The deployed system currently supports:

  • live camera and microphone input from a mobile web app
  • real-time multimodal reasoning with Gemini 2.5 Flash Live
  • voice interaction with barge-in interruption
  • tool-based lookup across assets, work orders, inspection history, safety protocols, and knowledge-base content
  • human-in-the-loop confirmation for critical actions
  • deployment on Google Cloud Run with Firestore as the backing store

System Architecture

The frontend is a mobile-friendly web app that streams camera frames and microphone audio over WebSocket to a FastAPI backend. The backend uses Google ADK to manage the agent loop and pass real-time media to the Gemini Live API. Agent tools handle structured retrieval and work-order operations, and responses stream back as audio, text, and confirmation UI cards.

Agent Tools and Safety Controls

This is not a single-prompt demo. The agent uses dedicated tools for asset lookup, inspection history, knowledge retrieval, work-order support, safety protocol access, and action confirmation.

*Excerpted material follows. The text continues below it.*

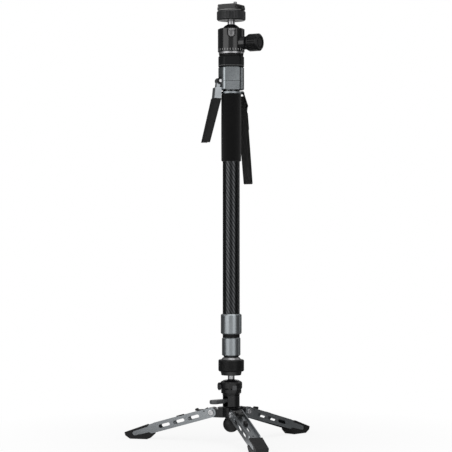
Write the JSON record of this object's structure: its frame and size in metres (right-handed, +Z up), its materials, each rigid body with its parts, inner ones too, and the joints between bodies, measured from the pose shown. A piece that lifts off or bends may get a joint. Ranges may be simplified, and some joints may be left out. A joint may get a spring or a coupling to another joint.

For safety-sensitive actions, the system keeps a human in the loop: the agent can propose an action, but the technician must explicitly confirm it before execution.

Technical Challenges

The hardest engineering problems were not model selection. They were systems problems:

  • handling bidirectional real-time streaming reliably
  • making voice interaction usable with interruption
  • normalizing noisy ASR output for equipment IDs and maintenance terms
  • designing tool flows that help the user act without letting the model overstep safety boundaries

Demo and Repository

What I’d Improve Next

Next steps would be tighter EAM integration, stronger offline behavior for low-connectivity environments, and more domain-specific agent flows by maintenance discipline.